From left: Raechyl and Jayla Blackshear (GoFundMe) and Jalooni Blackshear (Anchorage Police Department).
An Alaska corrections officer has been sentenced to life imprisonment for the heinous crime of shooting his wife and daughter in the head. Following the murders, he attempted to escape justice by impersonating his deceased wife and even sent a birthday message to a surviving child, pretending it was from their mother.
Jalooni Blackshear received a 150-year prison sentence on Tuesday after confessing to the killings of his wife, Raechyl Blackshear, 35, and their 14-year-old daughter, Jayla Blackshear, as reported by the Alaska Department of Law.
The Anchorage Police Department began looking into Jalooni Blackshear on March 30, 2022, after Jayla accused her father of sexual abuse. In response, Blackshear persuaded his wife to bring Jayla back to the police on April 3, 2022, hoping she would retract her accusation.
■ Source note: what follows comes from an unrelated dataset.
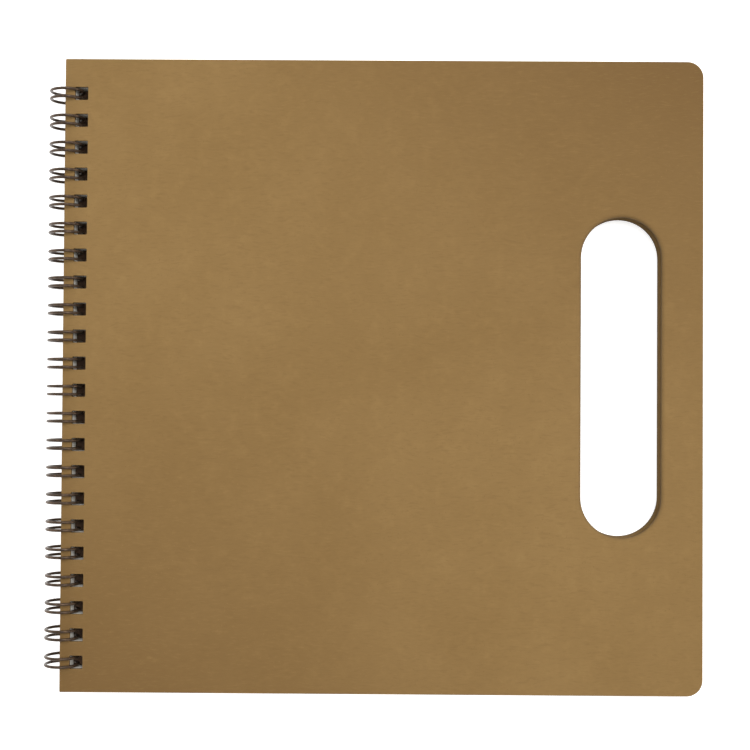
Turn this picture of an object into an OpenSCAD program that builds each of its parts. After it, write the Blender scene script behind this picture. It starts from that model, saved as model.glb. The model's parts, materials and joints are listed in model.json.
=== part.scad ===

Tragically, this was the last known sighting of Jayla and her mother alive.
Shortly afterward, Jalooni Blackshear fled Alaska, traveling eastward.
Prosecutors later discovered that after committing the murders, Blackshear used his victims’ phones to impersonate them, misleading his surviving children with messages that purportedly came from their mother, including a birthday greeting.
After Raechyl Blackshear did not show up for a doctor’s appointment on April 15, 2022, cops responded to her home and found her and Jayla dead from gunshot wounds to the head in an upstairs bedroom.
Through the victims’ phones, cops tracked the suspect to Staten Island, New York, and arrested him.
At sentencing, Superior Court Judge Josie Garton found that Jalooni Blackshear subjected his wife and daughters to years of physical and sexual violence. He terrorized them into silence, and when Jayla came forward to police he killed her and her mother.
“In handing down the 150 year sentence, Judge Garton noted that Blackshear’s communication after the murders, where he impersonated his dead wife and child, were depraved, cruel and calculated,” prosecutors wrote.
After the discovery of her and her mother’s bodies, Jayla Blackshear’s classmates and teachers held a memorial at a local park to honor her.
“She was a fun, outgoing person who never let anyone put her down, and she always tried to make everyone else around her smile,” her friend Jalysa Osborne told local NBC affiliate KTUU.
Her teacher Shannon Velez didn’t want to believe her student was dead.
“I kept telling myself it really wasn’t her. It really wasn’t. It’s not her, it’s not her,” Velez told the TV station.